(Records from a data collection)
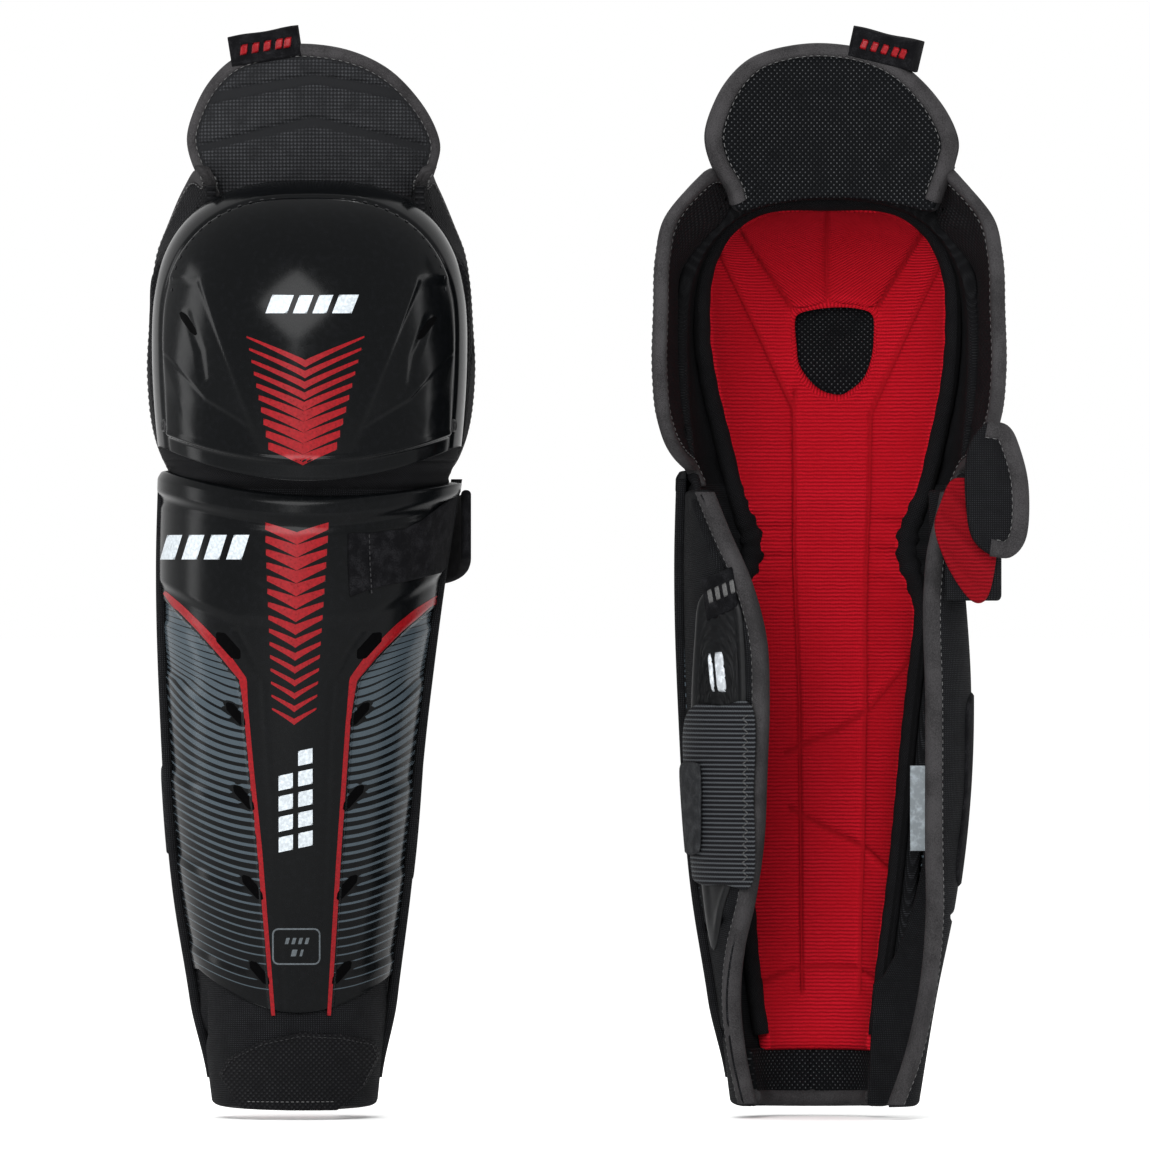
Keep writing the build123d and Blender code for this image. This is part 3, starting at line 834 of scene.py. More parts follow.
def chevron(cx, tip_z, half_width, arm_rise, tip_thick, end_thick, surface_point, lift):
    """Downward arrow print: two arms that thin out upwards and outwards."""
    s = np.linspace(-1, 1, 33)
    t = np.linspace(0, 1, 5)
    ss, tt = np.meshgrid(s, t)
    thick = tip_thick + (end_thick - tip_thick) * np.abs(ss) ** 0.9
    z = tip_z + arm_rise * np.abs(ss) ** 0.93 + thick * tt
    return decal(cx + half_width * ss, z, surface_point, lift)


def quad_print(corners, surface_point, count=8):
    """Straight-sided print between four front-view corners."""
    (a, b, c, d) = [np.array(p, float) for p in corners]
    s, t = np.meshgrid(np.linspace(0, 1, count), np.linspace(0, 1, count))
    s, t = s[..., None], t[..., None]
    grid = (a * (1 - s) + b * s) * (1 - t) + (d * (1 - s) + c * s) * t
    return decal(grid[..., 0], grid[..., 1], surface_point)


def slanted_bars(cx, cz, widths, height, gap, slant, surface_point):
    """Plain mark of slanted bars side by side."""
    parts, x = [], cx - (sum(widths) + gap * (len(widths) - 1)) / 2
    for width in widths:
        low, high = cz - height / 2, cz + height / 2
        parts.append(quad_print([(x, low), (x + width, low), (x + width + slant, high), (x + slant, high)],
                                surface_point))
        x += width + gap
    return parts


SPINE_CHEVRONS = 15
CAP_CHEVRONS = 10


def make_shell_red(side):
    """Red border lines and the row of chevrons down the shell's centre."""
    put = shell_surface_point
    red = [
        ribbon(SPINE_LEFT, [(0, 2.0), (0.05, 4.4), (0.18, 5.9), (0.25, 4.6), (0.32, 3.0), (1, 1.9)], put),
        ribbon(SPINE_RIGHT, [(0, 2.4), (0.06, 5.6), (0.2, 6.2), (0.27, 4.6), (0.34, 3.0), (1, 1.9)], put),
    ]
    for k in range(SPINE_CHEVRONS):
        share = k / (SPINE_CHEVRONS - 1)
        tip = 265.0 - 84.0 * share
        half = 14.6 - 4.4 * share
        red.append(chevron(-6.0 - 1.4 * share, tip, half, 7.2, 5.95 - 3.0 * ramp(share, 0.3, 0.8),
                           3.4 - 2.4 * share, put, 0.14))
    film("shell_red_print", side, red, "red", "shin")


def make_shell_white(side):
    """Row of slanted bars and two columns of squares on the shell."""
    put = shell_surface_point
    white = slanted_bars(-50.5, 264, [7.2, 7.2, 7.2, 7.2], 11.5, 3.2, 3.6, put)
    for left_x, low_z, count in ((-14.6, 121.5, 4), (-5.6, 123.5, 5)):
        for k in range(count):
            z = low_z + 9.6 * k
            white.append(quad_print([(left_x, z), (left_x + 6.6, z + 1.4), (left_x + 6.6, z + 8.4),
                                     (left_x, z + 7.0)], put))
    film("shell_white_print", side, white, "white", "shin")


def make_shell_vents(side):
    """Black film in the slanted vents beside the centre strip: painted shade of the openings."""
    put = shell_surface_point
    dark = []
    for height, length, width in VENTS:
        for sign, edge in ((-1, spine_left_x), (1, spine_right_x)):
            middle = edge(height) + sign * vent_gap(height)
            reach = length / 2
            line = [(middle - reach * math.cos(VENT_SLANT), height - sign * reach * math.sin(VENT_SLANT)),
                    (middle, height),
                    (middle + reach * math.cos(VENT_SLANT), height + sign * reach * math.sin(VENT_SLANT))]
            widths = [(0, 1.0), (0.16, 0.9 * width), (0.84, 0.9 * width), (1, 1.0)]
            dark.append(ribbon(line, widths, put, 0.7, 9, 0.22))
    # the vents' black fill: painted shade
    film("shell_vent_shade", side, dark, "opening_shade", "shin")


def make_shell_frame(side):
    """Grey rounded frame with small bars in it, low on the shell."""
    put = shell_surface_point
    cx, cz, half_x, half_z, corner = -6.6, 77.5, 10.8, 8.2, 2.6
    ring = []
    for qx, qz, start in ((1, 1, 0), (-1, 1, 90), (-1, -1, 180), (1, -1, 270)):
        for turn in range(start, start + 91, 15):
            a = math.radians(turn)
            ring.append((cx + qx * (half_x - corner) + corner * math.cos(a),
                         cz + qz * (half_z - corner) + corner * math.sin(a)))
    ring.append(ring[0])
    grey = [ribbon(ring, [(0, 0.8), (1, 0.8)], put, 0.8)]
    grey += slanted_bars(cx, cz + 2.6, [1.6, 1.6, 1.6, 1.6], 3.0, 1.4, 0.8, put)
    grey += slanted_bars(cx, cz - 3.0, [2.4, 1.2], 3.2, 1.6, 0.8, put)
    film("shell_grey_print", side, grey, "grey", "shin")


def make_shell_trim(side):
    """Soft rolled edges of the padding that stand just outside the shell's sides."""
    for edge, sign in (("lateral", -1), ("medial", 1)):
        z = np.linspace(15, 296, 130)
        angle = sign * np.radians(88.5 - 3.0 * bump(z, 150, 90))
        path = shin_point(angle, z, -0.2 + 3.4 * (1 - ramp(z, 14, 52)))
        out = unit(path - np.stack([SHIN_CX(z), SHIN_CY(z), z], axis=-1))
        back = np.tile([0.0, 1.0, 0.0], (len(z), 1))
        made = tape(path, back, out, 2.6, 3.2, 12, 2.2)
        lay(f"{edge}_shell_roll", side, made, "speckle", "shin")


def foam_inner_relief(x, z):
    """Puckers where the padding is gathered at the waist between shin and knee."""
    waist = bump(z, 262, 26) * ramp(np.abs(x), 30, 42)
    folds = np.sin(z * 0.62 + 0.05 * x) + 0.5 * np.sin(z * 1.31 + 1.2)
    return waist * (2.4 + 1.1 * folds)


def make_shin_padding(side):
    """Foam behind the shell, down to the soft ankle section, in speckled black nylon."""
    s, t = edged(90, 190, 3.5), edged(150, 294, 3.5)

    def shape(ss, tt):
        angle = np.radians(-89 + 178 * ss)
        z = 1.5 + 292.5 * tt
        return angle, z + 0 * ss

    def swell(x, z):
        low = 1 - ramp(z, 44, 60)
        slits = (seam(x, z, [(-49, 16), (-45.5, 36), (-46, 56)], 1.6)
                 + seam(x, z, [(36.5, 33), (36, 52), (35.5, 70)], 1.6))
        return low * (1.3 - 2.6 * slits)

    sheet = panel(s, t, shin_point, shape, 2.8, 9.8, 190, 294, 3.5, swell, foam_inner_relief)
    cushion("shin_padding", side, sheet, "speckle", "shin", ["shin_foam"])


ANKLE_PANEL = [(-44.5, 17), (-40, 25), (-24, 33), (-4, 37.5), (16, 36), (31, 32.5), (33.5, 26), (26.5, 12),
               (13, 0.5), (-12, 0.6), (-34, 1.5)]


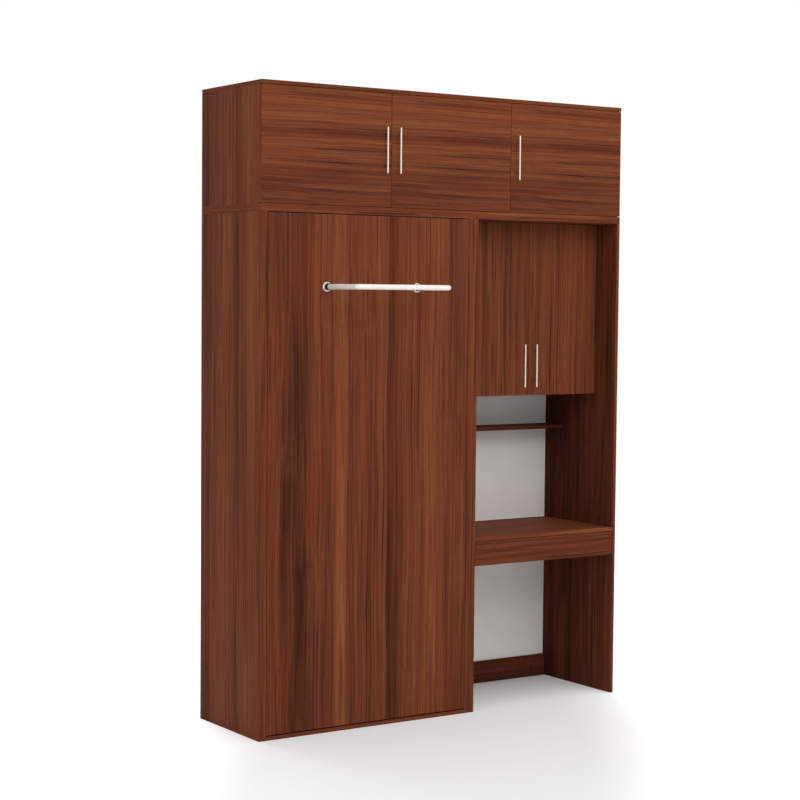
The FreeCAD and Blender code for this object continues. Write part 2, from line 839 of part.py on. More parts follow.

EXERCISE INSTRUCTIONS
Write down again the exact lines running from the beginning of the data to the line containing "return decal(cx +", with both ends included.

EXERCISE RESULT
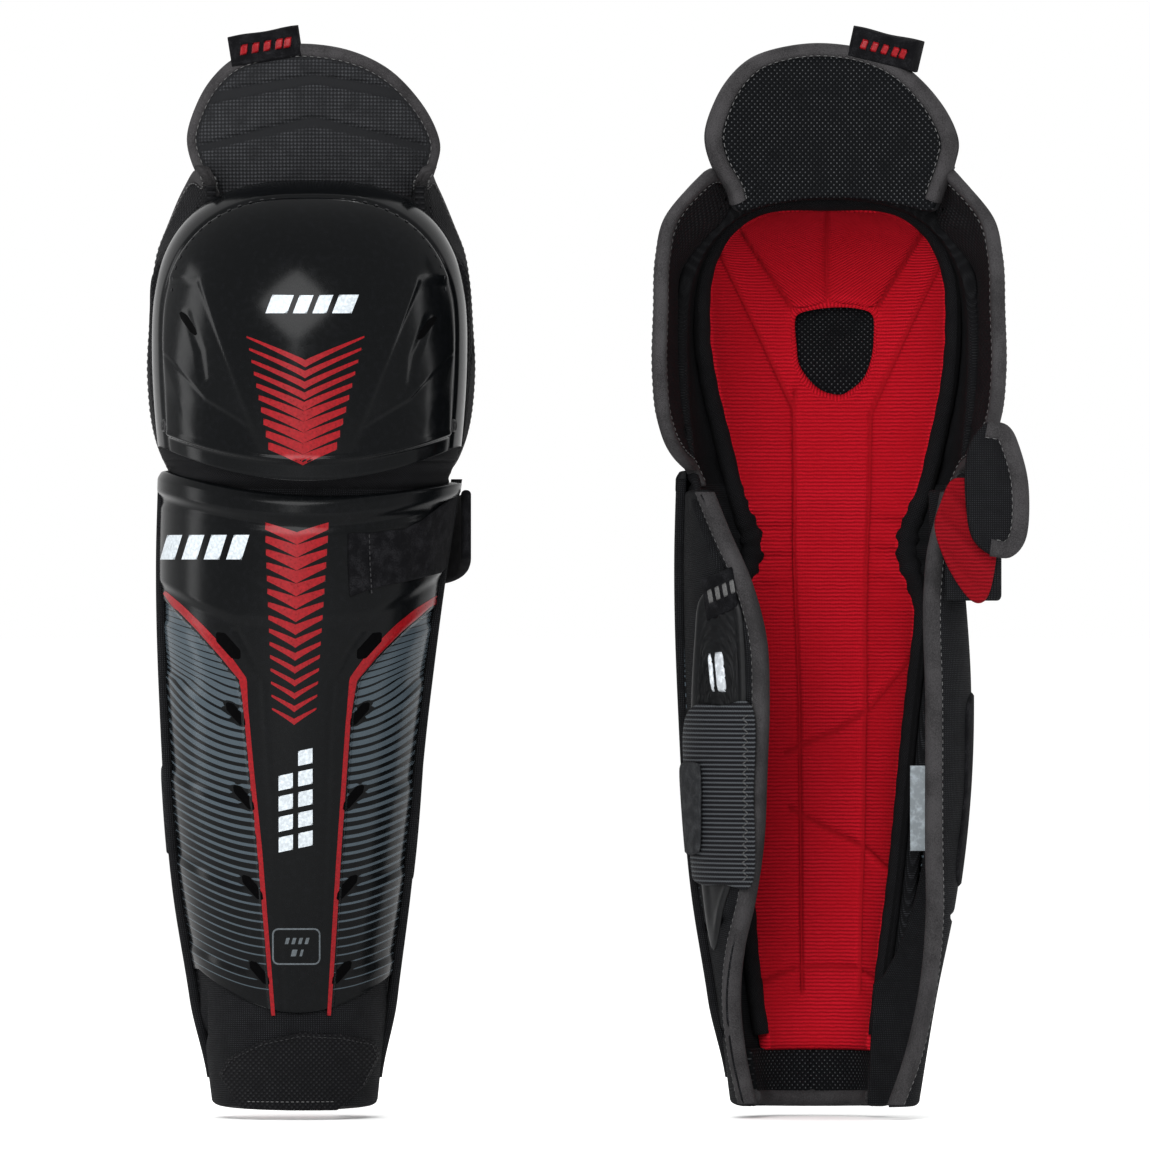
Keep writing the build123d and Blender code for this image. This is part 3, starting at line 834 of scene.py. More parts follow.
def chevron(cx, tip_z, half_width, arm_rise, tip_thick, end_thick, surface_point, lift):
    """Downward arrow print: two arms that thin out upwards and outwards."""
    s = np.linspace(-1, 1, 33)
    t = np.linspace(0, 1, 5)
    ss, tt = np.meshgrid(s, t)
    thick = tip_thick + (end_thick - tip_thick) * np.abs(ss) ** 0.9
    z = tip_z + arm_rise * np.abs(ss) ** 0.93 + thick * tt
    return decal(cx + half_width * ss, z, surface_point, lift)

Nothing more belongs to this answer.